それが日本と言う国に暮らす時に感じる心地よさの背景でしょう。
でも、これを支える側の低賃金、高価値の労働者の疲弊をどうするのでしょう。
だから、この物語の主人公、コンビニ店員という’理想の労働者像’に完全適合した万年コンビニアルバイトの古倉恵子は、日本的ディストピアのExtrapolationだと感じるわけです。まあ、この作品では曖昧ですが、この後作者はもっとはっきりとしたSF的設定に基づいた物語に移行しているようですが。
正直、この小説の中で恵子がある種のソシオパス、あるいはアスペルガー症候群であることを、わざわざネタバラシポク匂わせる部分はあまり面白くない。

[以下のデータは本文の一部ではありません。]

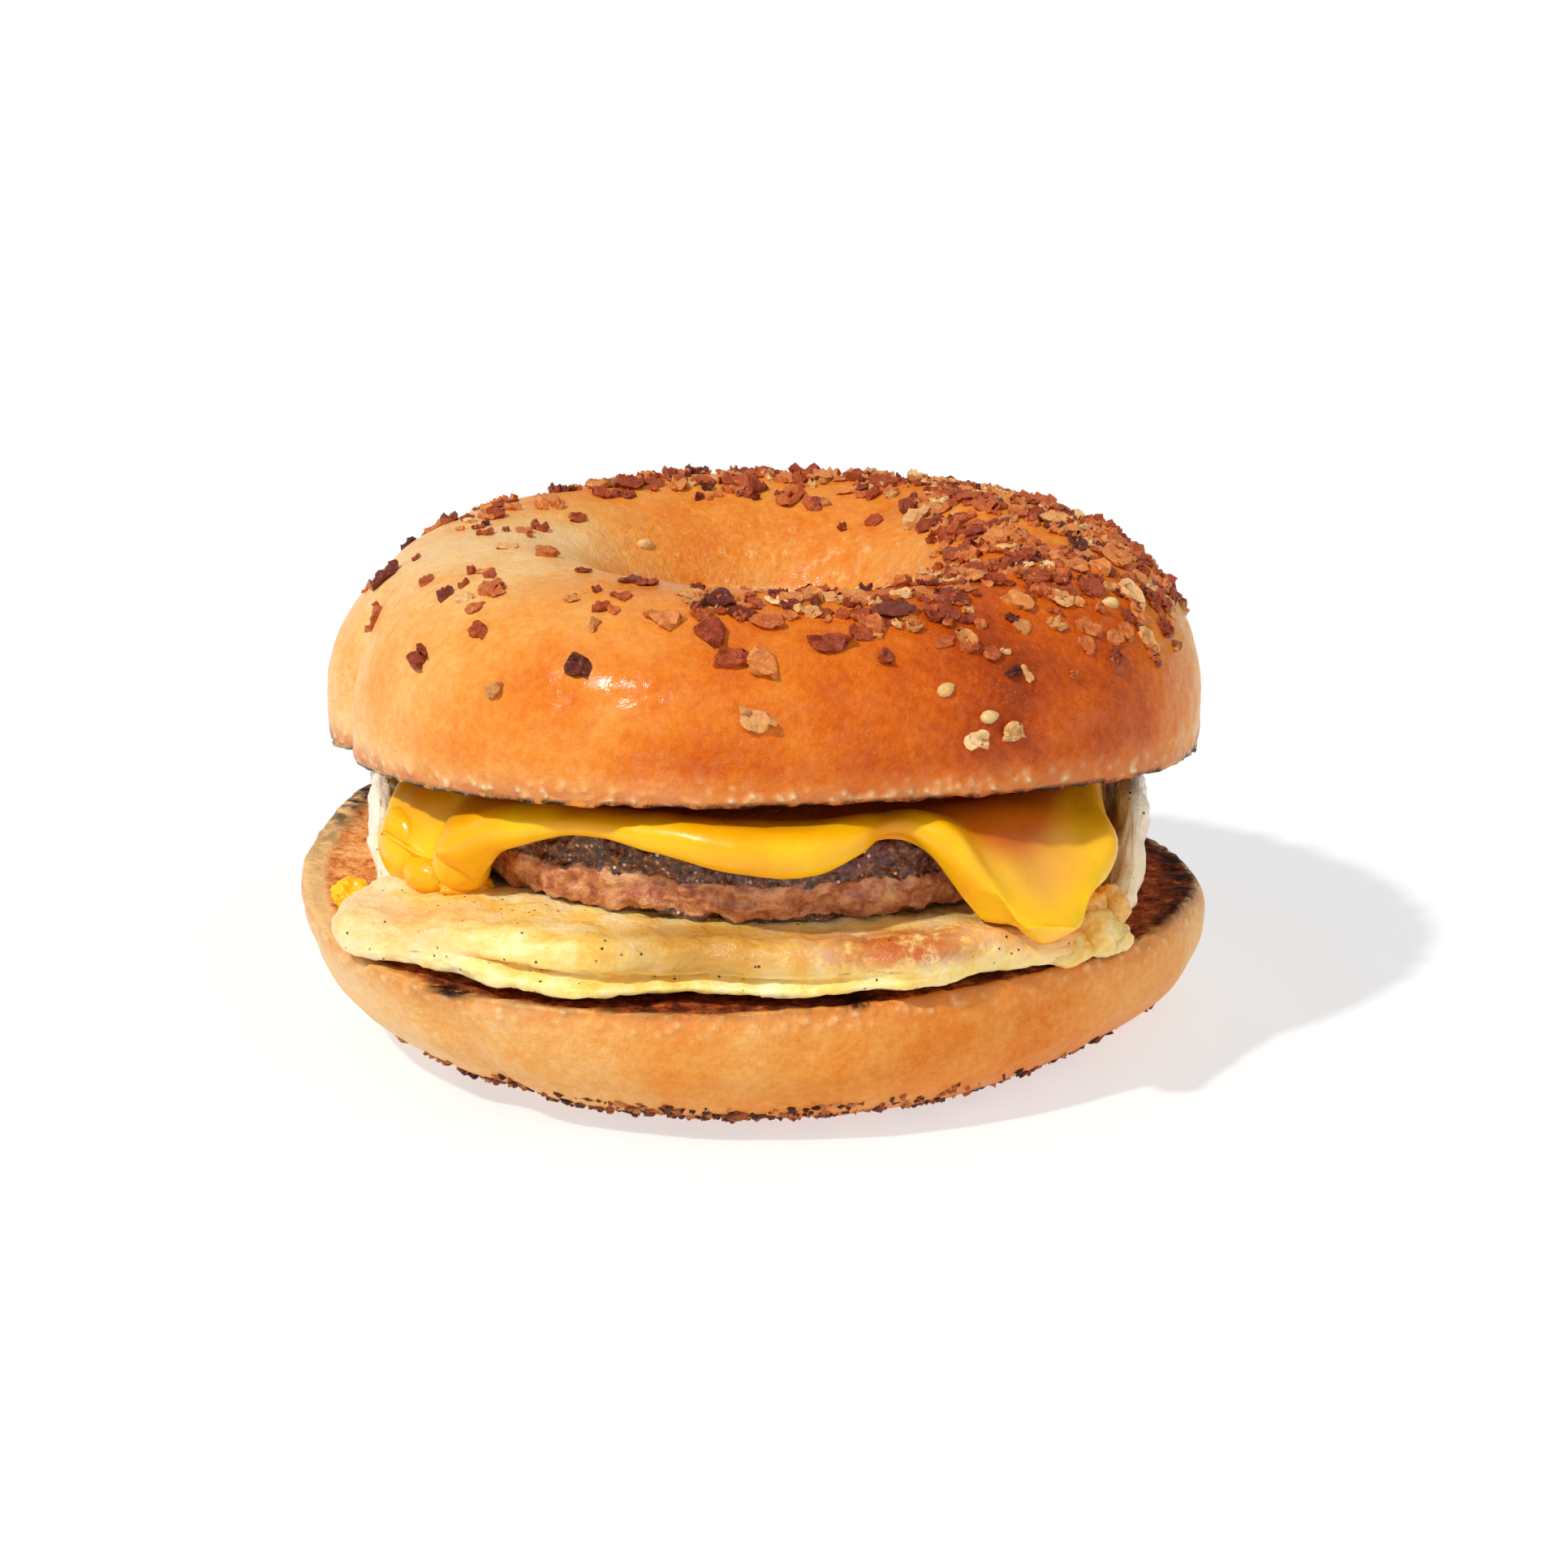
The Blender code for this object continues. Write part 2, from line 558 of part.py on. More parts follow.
def make_disc(name, profile, steps, form, colour, roughness):
    """A layer of the filling from its section and its form."""
    skin = spun(profile, steps, False)
    for vertex in skin.verts:
        vertex.co = form(vertex.co)
    return new_object(name, skin, colour, roughness)


for old in list(bpy.data.objects):
    bpy.data.objects.remove(old, do_unlink=True)

heel = make_ring(
    "bagel_heel",
    half_ring_profile(
        HEEL_HOLE,
        HEEL_RADIUS,
        HEEL_HEIGHT,
        HEEL_HEIGHT - HEEL_BELLY_BELOW_CUT,
        0.0,
        HEEL_ROUNDNESS,
        HEEL_ROUNDNESS,
        9.0 * MM,
        13,
        5,
    ),
    HEEL_STEPS,
    heel_form,
    (0.80, 0.50, 0.25),
)

egg = make_disc(
    "egg", disc_profile(6, 0.93, 7), EGG_STEPS, egg_form, (0.93, 0.72, 0.30), 0.5
)

patty = make_disc(
    "sausage_patty", disc_profile(3, 0.92, 6), PATTY_STEPS, patty_form, (0.30, 0.13, 0.07), 0.45
)

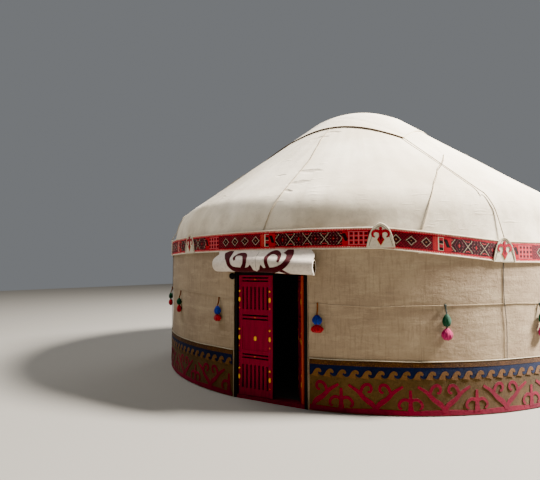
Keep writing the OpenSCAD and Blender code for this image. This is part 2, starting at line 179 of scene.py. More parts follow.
def lamp(name, place, target, power, size, colour):
    data = bpy.data.lights.new(name, "AREA")
    data.energy = power
    data.shape = "DISK"
    data.size = size
    data.color = colour
    obj = bpy.data.objects.new(name, data)
    bpy.context.scene.collection.objects.link(obj)
    obj.location = place
    obj.rotation_euler = (Vector(target) - Vector(place)).to_track_quat("-Z", "Y").to_euler()


lamp("key_lamp", (13.5, 4.0, 15.0), (0, 0, 1.8), 44000, 4.0, (1.0, 0.96, 0.90))
lamp("fill_lamp", (-7.0, -13.0, 6.0), (0, 0, 1.5), 130, 8.0, (1.0, 0.94, 0.86))
lamp("top_lamp", (-6.0, -3.5, 12.0), (0, 0, 2.5), 1100, 7.0, (1.0, 0.98, 0.95))
lamp("back_lamp", (-5.0, 13.0, 9.0), (0, 0, 2.0), 1300, 8.0, (0.93, 0.96, 1.0))
bpy.context.scene.view_settings.view_transform = "AgX"
bpy.context.scene.view_settings.look = "AgX - Punchy"
bpy.context.scene.view_settings.exposure = 0.5

world = bpy.data.worlds.new("studio")
bpy.context.scene.world = world
world.use_nodes = True
world.node_tree.nodes["Background"].inputs["Color"].default_value = (0.86, 0.90, 0.95, 1)
world.node_tree.nodes["Background"].inputs["Strength"].default_value = 0.25


# ---- Finishes ----

def shade(text):
    """A colour written as on a paint card, rrggbb."""
    parts = [int(text[i : i + 2], 16) / 255 for i in (0, 2, 4)]
    return (*[p / 12.92 if p <= 0.04045 else ((p + 0.055) / 1.055) ** 2.4 for p in parts], 1)


def worked(kind):
    return lambda self, *other: self.finish.sum(kind, self, *other)


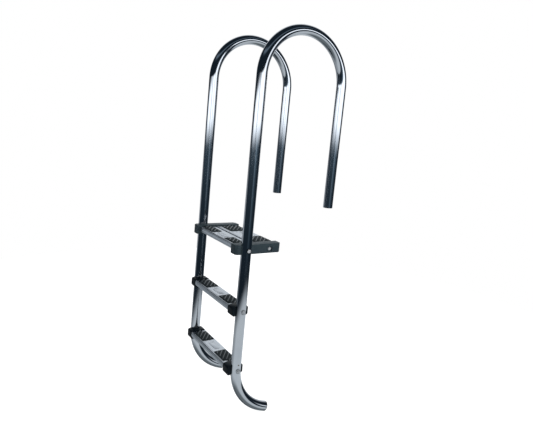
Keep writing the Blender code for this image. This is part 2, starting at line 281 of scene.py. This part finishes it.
def noise(nodes, links, scale, stretch=(1, 1, 1), detail=4.0, roughness=0.55):
    """Noise in the object's own space, stretched along its axes."""
    place = nodes.new("ShaderNodeTexCoord")
    mapping = nodes.new("ShaderNodeMapping")
    mapping.inputs["Scale"].default_value = stretch
    texture = nodes.new("ShaderNodeTexNoise")
    texture.inputs["Scale"].default_value = scale
    texture.inputs["Detail"].default_value = detail
    texture.inputs["Roughness"].default_value = roughness
    links.new(place.outputs["Object"], mapping.inputs["Vector"])
    links.new(mapping.outputs["Vector"], texture.inputs["Vector"])
    return texture.outputs["Fac"]


def spread(nodes, links, value, low, high, source=(0.3, 0.7)):
    """Maps a noise value to a range."""
    ranged = nodes.new("ShaderNodeMapRange")
    ranged.inputs["From Min"].default_value, ranged.inputs["From Max"].default_value = source
    ranged.inputs["To Min"].default_value, ranged.inputs["To Max"].default_value = low, high
    links.new(value, ranged.inputs["Value"])
    return ranged.outputs["Result"]


def tint(nodes, links, value, dark, light):
    """Mixes two colours by a value."""
    ramp = nodes.new("ShaderNodeValToRGB")
    ramp.color_ramp.elements[0].position, ramp.color_ramp.elements[1].position = 0.3, 0.7
    ramp.color_ramp.elements[0].color = (*dark, 1)
    ramp.color_ramp.elements[1].color = (*light, 1)
    links.new(value, ramp.inputs["Fac"])
    return ramp.outputs["Color"]


def bump(nodes, links, value, distance, strength, shader):
    made = nodes.new("ShaderNodeBump")
    made.inputs["Distance"].default_value = distance
    made.inputs["Strength"].default_value = strength
    links.new(value, made.inputs["Height"])
    links.new(made.outputs["Normal"], shader.inputs["Normal"])


def polished_steel():
    """Mirror-polished tube: long faint polishing lines and slight smears."""
    material, nodes, links, shader = node_material("polished_steel", (0.62, 0.64, 0.67), 0.05, 1.0)
    smears = noise(nodes, links, 22, (1, 1, 0.5), detail=6)
    links.new(spread(nodes, links, smears, 0.03, 0.085), shader.inputs["Roughness"])
    links.new(
        tint(nodes, links, smears, (0.59, 0.61, 0.645), (0.65, 0.67, 0.70)),
        shader.inputs["Base Color"],
    )
    lines = noise(nodes, links, 260, (1, 1, 0.06), detail=2)
    bump(nodes, links, lines, 0.000004, 0.10, shader)
    return material


def tread_steel():
    """Satin sheet with fine lines along the tread."""
    material, nodes, links, shader = node_material("tread_steel", (0.66, 0.69, 0.73), 0.3, 1.0)
    grain = noise(nodes, links, 420, (1, 0.02, 1), detail=3)
    links.new(spread(nodes, links, grain, 0.24, 0.36), shader.inputs["Roughness"])
    patches = noise(nodes, links, 26, detail=3)
    links.new(
        tint(nodes, links, patches, (0.60, 0.635, 0.675), (0.70, 0.73, 0.765)),
        shader.inputs["Base Color"],
    )
    bump(nodes, links, grain, 0.00005, 0.35, shader)
    return material


def bolt_steel(name, dark, light, metallic):
    """Turned steel with fine marks."""
    material, nodes, links, shader = node_material(name, dark, 0.35, metallic)
    marks = noise(nodes, links, 300, detail=3)
    links.new(spread(nodes, links, marks, 0.30, 0.42), shader.inputs["Roughness"])
    links.new(tint(nodes, links, marks, dark, light), shader.inputs["Base Color"])
    bump(nodes, links, marks, 0.00003, 0.3, shader)
    return material


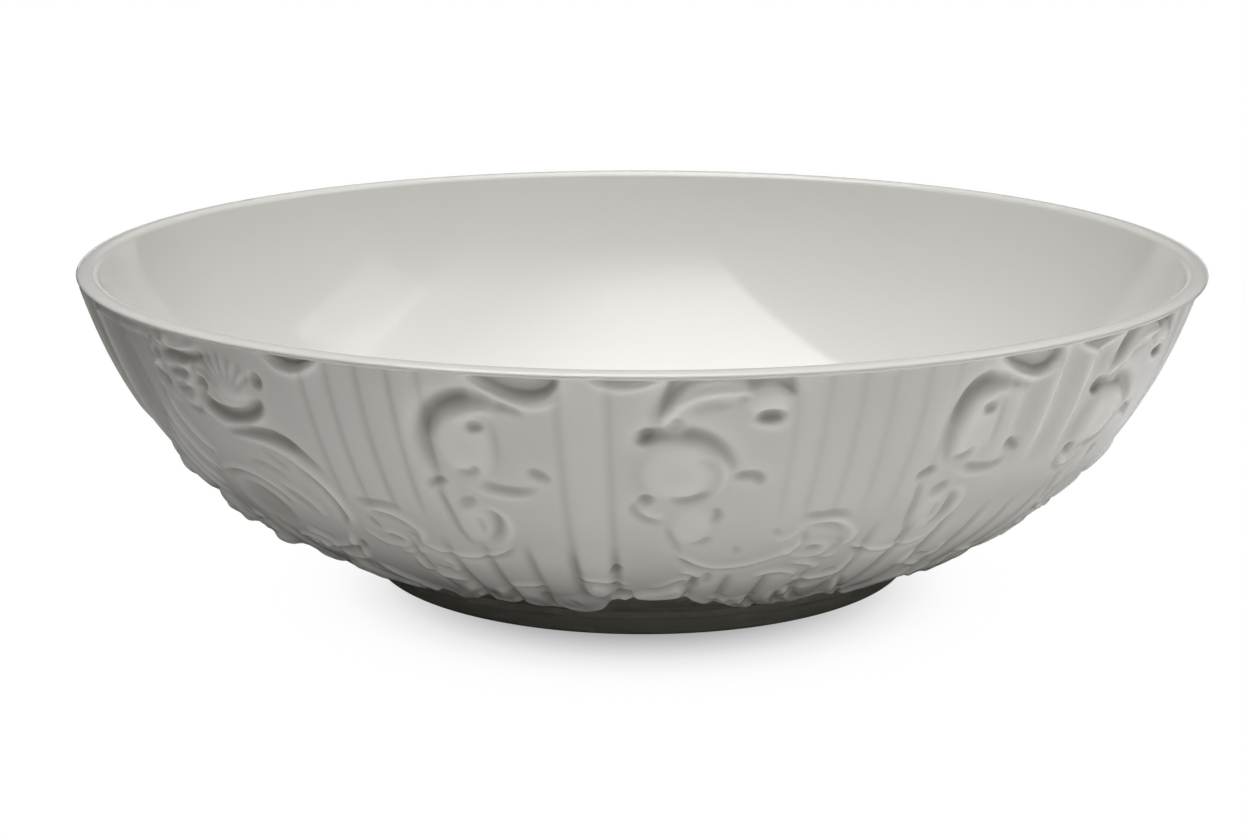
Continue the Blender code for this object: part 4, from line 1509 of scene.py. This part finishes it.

でも、似て非なる社会的落伍者であり、ある種他の国ならよくある無能力者白羽を対比させることによって、古倉景子という’理想形’が際立つのです。
彼女は、コンビニ店員として働いていることに満足している。
できたら、週2日の休日もコンビニで働きたいと思っている。
基本一日3食、コンビニ食で基本済ませている。
コンビニで働く以外の生活に興味がない。
この先ネタバレになります。*********************
周りのプレッシャー応えるために、彼女は完璧な社会落伍者である、白羽を自分のアパートに引き取り、疑似同棲生活を始めるのですが、その歳彼女が供給する食事がものすごい。
白米に、茹でた野菜や他の安い食材。味付けは醤油で適当に。
まさに、彼女は食事とは言わず、’餌’をだすと明言します。
そして当初困惑した白羽根は、実際にこの’食べることができ、マアマアの栄養があるもの’でも食事とは呼べないものを見え、
’餌であることを理解します’
これはかなりのSF的過剰適合でしょう。例えばスピルバーグによって映画化された’Ready Player One’という、SFがありますが、これに登場する究極的に搾取される側の生活レベルでしょう。
その後、白羽にいったんは長年勤めたコンビニをやめさせられますが、その結果彼女は生きることそのものに対する意欲さえ失ってします。
恵子は、コンビニの音と光を目にするといつも気分な高揚し、完璧なアルバイトとして働くのですが、
光と音に対して、よりIntimateな残りの5感、嗅覚、触覚、味覚に対しては、ひどく鈍感であったり、逆に敏感すぎて遮断する存在です。
よりIntimateな感覚を避けるということは、他の人間と関わることを避けることです。
当然、結婚どころか性行為などは論外でしょう。
とすると、子供も作らず、嬉々として週7日働きたがり、長時間のしかも細かな対応を強いられる労働に勤しむ、理想の働き手、
それがコンビニ人間です。
付け足しですが、AmazonというBusiness Modelには、’日本的コンビニ’の置き換えはできないと思います。でも、コンビニバイトが、’コンビニ人間’になるしかない未来は、かなりすぐそこまで来ているのではないかと思います。
全国のコンビニバイトさんたち、あなた達のやっていることは高価値労働です。正社員化と仕事外で生活が営めるだけの待遇を要求しましょう。
それができなければ、日本はさっさとBasicIncome導入しましょう。というか結婚して子供を育てる人たちの完全サポートこれしかないでしょう。
何度も言いますが、日本の強みのひとつは低学歴層の世界一の質の高さです。この層をこのまま疲弊させていったら、確かに私も日本がオワコンになってしまうと思います。